Harnessing the ghost

Abstract

A previous field experiment demonstrated that the interface between an air‐water mixture of low fractional air volume (say, 0.005) and air‐free water is an effective reflector of acoustic waves, suggesting that acoustic waves in water might be beamed by placing an energy source at the focus of a paraboloidal interface between an air‐water mixture and air‐free water. When this interface is concave downward, wave energy traveling upward and outward from the source at the focus is reflected downward and the surface reflection (ghost) is eliminated. Accordingly, a paraboloid reflector consisting of perforated circular air pipes was constructed and tested with a small water gun at its focus. The structure, suspended from its apex, had a height of 4 ft (1.2 m), a base diameter of 8 ft (2.4 m), and a focus 1 ft (0.3 m) below the apex.
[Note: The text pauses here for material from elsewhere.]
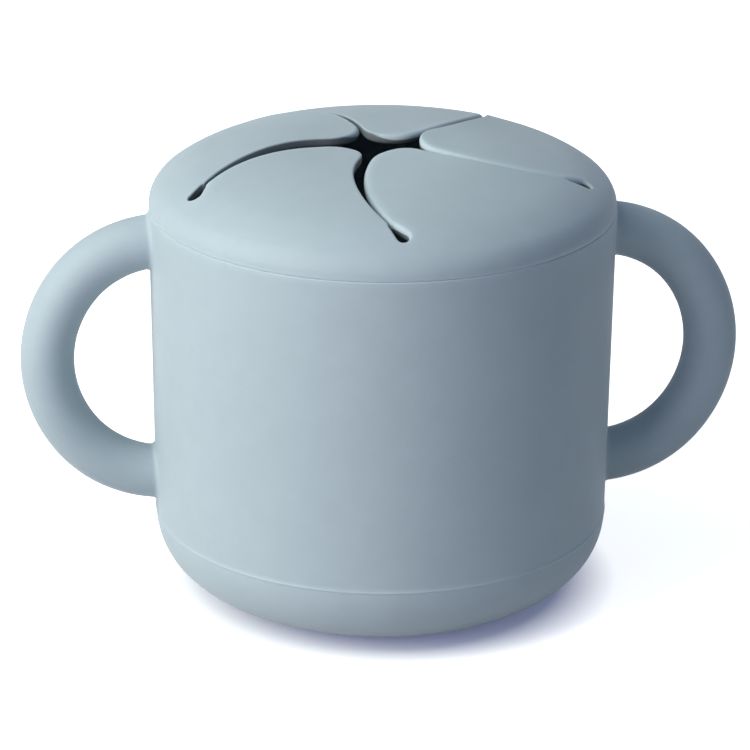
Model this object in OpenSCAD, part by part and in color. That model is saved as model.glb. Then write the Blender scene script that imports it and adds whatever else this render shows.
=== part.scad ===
// Toddler snack container: a round two-handled cup with a press-in lid whose domed top is cut
// into five swirling petals. A small hand pushes in between the petals, and they spring back.
// Origin: middle of the cup's base, on the surface it stands on. +Z up, handles along X.

/* [Cup] */
// Outer diameter at the rim
mouth_d = 80; // [74:0.5:90]
// How far the wall leans in on each side, from the rim to the rounded heel
wall_lean = 0.6; // [0:0.1:3]
// Height of the rim, where the lid sits
rim_z = 69.2; // [62:0.2:84]
// Radius of the heel beside the wall
heel_r = 11.9; // [9:0.1:13]
// Radius of the heel beside the foot
belly_r = 20.5; // [16:0.1:26]
// Thickness of the wall
wall = 2; // [1.6:0.1:2.4]
// Thickness of the floor
floor_t = 3; // [2.6:0.1:4]
// Diameter of the hollow under the foot
hollow_d = 35; // [24:0.5:38]
// Depth of the hollow under the foot
hollow_depth = 0.9; // [0.4:0.1:1.2]
// Radius of the fine mould line round the heel
mould_line_r = 0.3; // [0.2:0.05:0.5]
// How far the mould line stands out
mould_line_out = 0.12; // [0.05:0.01:0.2]
// Bevel along both sides of the seam between cup and lid
seam_bevel = 0.35; // [0.2:0.05:0.6]
// Bevel inside the rim that leads the lid in
lead_in = 0.6; // [0.3:0.1:0.8]

/* [Handles] */
// Width across both handles
span = 125; // [118:0.5:140]
// How far the top of a handle lies below the rim
handle_drop = 0.9; // [0.6:0.1:5]
// Radius of a handle's outer curve, at the middle of the grip
side_arc = 22.5; // [20:0.1:24]
// Radius of the curves above and below it
end_arc = 19.5; // [17:0.1:20]
// Thickness of the round grip
grip_d = 9.4; // [8:0.1:10.4]

/* [Lid] */
// Radius of the lid's lip, beside the seam
lip_r = 5.4; // [4.6:0.1:6.4]
// Radius of the dome's shoulder
shoulder_r = 21.5; // [18:0.1:26]
// Radius of the dome's crown
crown_r = 66; // [56:0.5:76]
// Thickness of the dome
skin_t = 1.8; // [1.4:0.1:2]
// How far the plug ring reaches down into the cup
plug_depth = 8; // [6:0.2:12]
// Thickness of the plug ring
plug_t = 1.3; // [1:0.1:1.4]
// Gap between the plug ring and the cup's wall
plug_gap = 0.5; // [0.45:0.05:0.6]
// How far the sealing beads stand out of the plug ring
bead_out = 0.3; // [0.2:0.05:0.35]
// Radius of a sealing bead
bead_r = 0.8; // [0.6:0.1:1]

/* [Petals] */
// Distance from the plug ring's inside to the middle of each slit's round end
slit_inset = 1.6; // [1.4:0.1:2.6]
// Radius of the curve that each slit follows
slit_r = 28.5; // [26:0.5:34]
// Direction of the first slit's round end
first_slit = -91.5; // [-110:0.5:-70]
// Width of a slit at its round end
slit_w = 0.8; // [0.7:0.05:1]
// Angle by which a slit widens towards the middle, on each side
slit_open = 1; // [0.6:0.1:1.6]
// Radius of the round end of a slit
slit_end_r = 1.1; // [0.8:0.1:1.2]
// Radius of a petal's tip
tip_r = 4.5; // [3.5:0.1:5.5]
// Radius of the round root that a petal turns on
root_r = 3; // [2.8:0.1:3.2]
// Running gap at the root
root_gap = 0.2; // [0.15:0.05:0.3]
// How far the hinge axis lies inside the line between two slit ends
hinge_in = 0.6; // [0.4:0.1:1.2]

/* [Hidden] */
$fn = 96;

silicone = [0.60, 0.67, 0.71];
petals = 5;
step = 360 / petals;
past = 1;

mouth_r = mouth_d / 2;
side_r = mouth_r - wall_lean;

// Directions in which one arc passes into the next, as sides of 3-4-5 and 7-24-25 triangles.
// The smaller arc of each pair carries on behind the larger one, so that no seam opens between them.
side = [1, 0];
steep = [0.6, 0.8];
shallow = [0.28, 0.96];
level = [0, 1];

// The heel is two arcs, tangent to the wall, to each other and to the flat foot.
heel_z = heel_r + (belly_r - heel_r) * (1 - steep.y);
heel_at = [side_r - heel_r, heel_z];
belly_at = heel_at + (belly_r - heel_r) * [-steep.x, steep.y];
foot_r = belly_at.x;

// A handle's centre line is an oval of tangent arcs: one at its side, two above and below.
grip_r = grip_d / 2;
grip_join = [steep.y, steep.x];
half_w = side_arc - (side_arc - end_arc) * grip_join.x;
half_h = end_arc + (side_arc - end_arc) * grip_join.y;
handle_x = span / 2 - grip_r - half_w;
handle_z = rim_z - handle_drop - grip_r - half_h;
join_turn = atan2(grip_join.y, grip_join.x);
// The straight ends of a handle run this far into its curves, so that the two are one piece.
lap = 0.0001;

// The dome is three tangent arcs from the seam to a small flat crown, drawn with the seam at 0.
lip_at = [mouth_r - lip_r, 0];
shoulder_at = lip_at - (shoulder_r - lip_r) * steep;
crown_at = shoulder_at - (crown_r - shoulder_r) * shallow;
flat_r = crown_at.x;
dome_h = crown_at.y + crown_r;
function crown_z(r) = crown_at.y + sqrt(crown_r * crown_r - pow(r - crown_at.x, 2));
function shoulder_z(r) = shoulder_at.y + sqrt(shoulder_r * shoulder_r - pow(r - shoulder_at.x, 2));
plug_r = mouth_r - wall - plug_gap;
plug_inner_r = plug_r - plug_t;

// Each slit is an arc from the lid's middle to its round end.
slit_reach = plug_inner_r - slit_inset;
slit_bow = asin(slit_reach / 2 / slit_r);
slit_at = slit_r * [cos(first_slit + 90 - slit_bow), sin(first_slit + 90 - slit_bow)];
slit_end = slit_reach * [cos(first_slit), sin(first_slit)];
function turned(p, a) = [p.x * cos(a) - p.y * sin(a), p.x * sin(a) + p.y * cos(a)];
// A slit's two sides swing apart about its round end. Each petal lies inside the first circle
// of its own slit and outside the second circle of the next one.
inner_at = slit_end + turned(slit_at - slit_end, -slit_open);
outer_at = turned(slit_end + turned(slit_at - slit_end, slit_open), step);
own_at = turned(outer_at, -step);
next_at = turned(slit_at, step);
inner_r = slit_r - slit_w / 2;
outer_r = slit_r + slit_w / 2;

// The petal's tip is an arc tangent to both of its sides.
apart = norm(outer_at - inner_at);
along = (outer_at - inner_at) / apart;
tip_in = (pow(inner_r - tip_r, 2) - pow(outer_r + tip_r, 2) + apart * apart) / (2 * apart);
tip_off = sqrt(pow(inner_r - tip_r, 2) - tip_in * tip_in);
tip_at = inner_at + tip_in * along + tip_off * [-along.y, along.x];
tip_inner = tip_at + (tip_at - inner_at) * tip_r / (inner_r - tip_r);
tip_outer = tip_at + (outer_at - tip_at) * tip_r / (outer_r + tip_r);

// The hinge axis runs across the petal, at the middle of the dome's thickness there.
petal_mid = first_slit + step / 2;
hinge_x = slit_reach * cos(step / 2) - hinge_in;
root_x = hinge_x - root_r;
root_end = norm([root_x, slit_reach * sin(step / 2)]);
hinge_z = rim_z + (crown_z(root_x) + shoulder_z(root_end) - skin_t) / 2;
// How far along its circle a slit is cut in the lid, from its round end to past the root.
tail_turn = 12;

// Slice of a disc at c, between two directions under 90 degrees apart.
module pie(c, r, from, to) {
    intersection() {
        translate(c) circle(r);
        polygon([c, c + 1.5 * r * from, c + 1.5 * r * to]);
    }
}

// Half section of the cup's outside, moved inwards by inset.
module cup_form(inset, bevel) {
    top_r = mouth_r - inset;
    pie(heel_at, heel_r - inset, [shallow.x, -shallow.y], [shallow.y, shallow.x]);
    pie(belly_at, belly_r - inset, -shallow, [steep.x, -steep.y]);
    translate([0, inset]) square([foot_r, belly_r - inset]);
    polygon([[0, heel_z], [side_r - inset, heel_z], [top_r, rim_z - abs(bevel)], [top_r - bevel, rim_z],
             [0, rim_z]]);
}

// Half section of the dome's outside above the seam, moved inwards by inset.
module dome_form(inset) {
    intersection() {
        square([mouth_r, dome_h]);
        union() {
            pie(lip_at, lip_r - inset, side, level);
            pie(shoulder_at, shoulder_r - inset, steep, level);
            pie(crown_at, crown_r - inset, shallow, [-shallow.x, shallow.y]);
            square([flat_r, dome_h - inset]);
        }
    }
}

module cup() {
    color(silicone) rotate_extrude() difference() {
        union() {
            cup_form(0, seam_bevel);
            translate([side_r - mould_line_r + mould_line_out, heel_z]) circle(mould_line_r);
        }
        intersection() {
            cup_form(wall, -lead_in);
            translate([0, floor_t]) square([mouth_r, rim_z]);
        }
        translate([0, -past]) square([hollow_d / 2, hollow_depth + past]);
    }
}

// One stretch of the round grip, bent about c in the handle's own plane.
module grip_arc(c, r, from, sweep) {
    translate(c) rotate(from) rotate_extrude(angle = sweep) translate([r, 0]) circle(grip_r);
}

module handle() {
    difference() {
        translate([0, 0, handle_z]) rotate([90, 0, 0]) {
            grip_arc([handle_x + half_w - side_arc, 0], side_arc, -join_turn, 2 * join_turn);
            for (up = [0, 1]) mirror([0, up, 0]) {
                grip_arc([handle_x, half_h - end_arc], end_arc, join_turn, 90 - join_turn);
                translate([0, half_h, 0]) rotate([0, 90, 0]) cylinder(r = grip_r, h = handle_x + lap);
            }
        }
        rotate_extrude() cup_form(0, seam_bevel);
    }
}

module right_handle() { color(silicone) handle(); }

module left_handle() { color(silicone) rotate(180) handle(); }

// Outline of the first petal inwards from a line across its root, seen from above: inside one
// circle along its own slit and outside another along the next slit.
module petal_outline(at, r, next_at, next_r, reach) {
    intersection() {
        difference() {
            translate(at) circle(r);
            translate(next_at) circle(next_r);
        }
        rotate(petal_mid) translate([-mouth_r, -mouth_r]) square([mouth_r + reach, mouth_d]);
    }
}

// Round root across the first petal, about its hinge axis.
module root(r) {
    rotate(petal_mid) translate([hinge_x, 0, hinge_z]) rotate([90, 0, 0])
        cylinder(r = r, h = mouth_d, center = true);
}

// What rounding takes off the first petal's tip.
module tip_waste() {
    difference() {
        polygon([tip_at, 2 * tip_inner - tip_at, -tip_at / 2, 2 * tip_outer - tip_at]);
        translate(tip_at) circle(tip_r);
    }
}

module petal(i) {
    color(silicone) rotate(i * step) difference() {
        intersection() {
            translate([0, 0, rim_z]) rotate_extrude() difference() {
                dome_form(0);
                dome_form(skin_t);
            }
            translate([0, 0, rim_z]) linear_extrude(dome_h + past) difference() {
                petal_outline(inner_at, inner_r, outer_at, outer_r, hinge_x - root_r / 3);
                tip_waste();
            }
        }
        root(root_r);
    }
}

module petal_1() { petal(0); }
module petal_2() { petal(1); }
module petal_3() { petal(2); }
module petal_4() { petal(3); }
module petal_5() { petal(4); }

// The first slit's stretch from its petal's root to its round end.
module slit_tail() {
    aim = atan2(slit_end.y - own_at.y, slit_end.x - own_at.x);
    translate(slit_end) circle(slit_end_r);
    difference() {
        pie(own_at, outer_r, [cos(aim - tail_turn), sin(aim - tail_turn)], [cos(aim), sin(aim)]);
        translate(inner_at) circle(inner_r);
    }
}

// Half section of the lid: dome, solid rim and plug ring with its sealing beads.
module lid_form() {
    difference() {
        dome_form(0);
        intersection() {
            dome_form(skin_t);
            square([plug_inner_r, dome_h]);
        }
        polygon([[mouth_r - seam_bevel, 0], [mouth_r + past, -past], [mouth_r + past, seam_bevel + past]]);
        square([flat_r, dome_h + past]);
    }
    polygon([[plug_inner_r, 0], [plug_inner_r, -plug_depth + lead_in], [plug_inner_r + lead_in / 2, -plug_depth],
             [plug_r - lead_in / 2, -plug_depth], [plug_r, -plug_depth + lead_in], [plug_r, 0]]);
    for (share = [0.35, 0.7]) translate([plug_r + bead_out - bead_r, -share * plug_depth]) circle(bead_r);
}

module lid() {
    color(silicone) difference() {
        difference() {
            translate([0, 0, rim_z]) rotate_extrude() lid_form();
            translate([0, 0, rim_z]) linear_extrude(dome_h + past)
                for (i = [0 : petals - 1]) rotate(i * step) slit_tail();
        }
        for (i = [0 : petals - 1]) rotate(i * step) difference() {
            translate([0, 0, rim_z]) linear_extrude(dome_h + past)
                petal_outline(own_at, outer_r, next_at, slit_r, hinge_x);
            root(root_r - root_gap);
        }
    }
}

cup();
left_handle();
right_handle();
lid();
petal_1();
petal_2();
petal_3();
petal_4();
petal_5();
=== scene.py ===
"""Looks of the toddler snack container: its round cup, two loop handles and swirl-slit lid,
all in matte dusty-blue silicone. Lengths are in millimetres until a mesh is made."""

import math

import bmesh
import bpy
import numpy as np
from mathutils import Matrix, Vector
from mathutils.geometry import delaunay_2d_cdt


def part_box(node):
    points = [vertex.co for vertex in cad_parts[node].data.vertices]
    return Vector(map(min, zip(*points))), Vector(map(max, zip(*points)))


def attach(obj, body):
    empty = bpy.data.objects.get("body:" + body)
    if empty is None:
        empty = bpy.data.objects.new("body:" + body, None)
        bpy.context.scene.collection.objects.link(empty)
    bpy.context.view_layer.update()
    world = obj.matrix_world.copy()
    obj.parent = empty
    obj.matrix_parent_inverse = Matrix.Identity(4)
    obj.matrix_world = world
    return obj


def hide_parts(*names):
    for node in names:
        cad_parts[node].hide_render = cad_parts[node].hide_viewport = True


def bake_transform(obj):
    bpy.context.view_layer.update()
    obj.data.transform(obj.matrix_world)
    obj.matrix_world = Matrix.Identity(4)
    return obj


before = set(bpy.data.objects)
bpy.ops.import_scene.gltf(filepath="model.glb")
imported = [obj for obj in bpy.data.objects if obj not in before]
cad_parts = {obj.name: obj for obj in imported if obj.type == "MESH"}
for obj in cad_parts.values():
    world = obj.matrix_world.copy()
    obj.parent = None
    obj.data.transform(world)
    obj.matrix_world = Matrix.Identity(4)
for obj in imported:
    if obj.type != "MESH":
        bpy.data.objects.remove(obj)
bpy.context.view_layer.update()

MM = 0.001
# Edges that turn by more than this stay sharp.
SMOOTH_ANGLE = math.radians(38)
# Points of one mesh closer than this are one, and so are points of neighbouring sectors of the lid's rim.
WELD = 2e-4
SECTOR_WELD = 1e-3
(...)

The wave field, measured with an air‐bubble stream emanating from the perforated pipes, displays a beam with a nearly constant half‐width of 22 ft (6.7 m) created by the paraboloid reflector. Signal amplitudes directly below the paraboloid on an extension of its axis are as much as 9 dB above, and off‐axis amplitudes are as much as 17 dB below, signal amplitudes for no air‐bubble stream. The source signal’s amplitude spectrum, extending to about 1.5 kHz, is skewed toward higher frequencies by the paraboloid reflector, resulting in a dominant peak frequency of about 1210 Hz. The ghost is not evident. Theoretical wave fields of beamed monofrequency source signals demonstrate that the paraboloid reflector behaves as a high‐cut filter, the band‐pass narrowing as axial distance to the paraboloid decreases and off‐axis distance increases. Axial rates of decrease of the beamed experimental signal with increasing depth, at depths of 20 ft (6.1 m) and greater below the source, compare favorably to those of beamed theoretical continuous sinusoidal signals which are nearly equal at all frequencies within the experimental signal’s frequency band. Additional research is required to determine the complete effect of the paraboloid reflector on water‐gun signal characteristics. The small prototype reflector used in this experiment is not suitable for typical seismic exploration efforts because it produces excessively high‐frequency content. A useful paraboloid reflector may have to be several times the size of this prototype.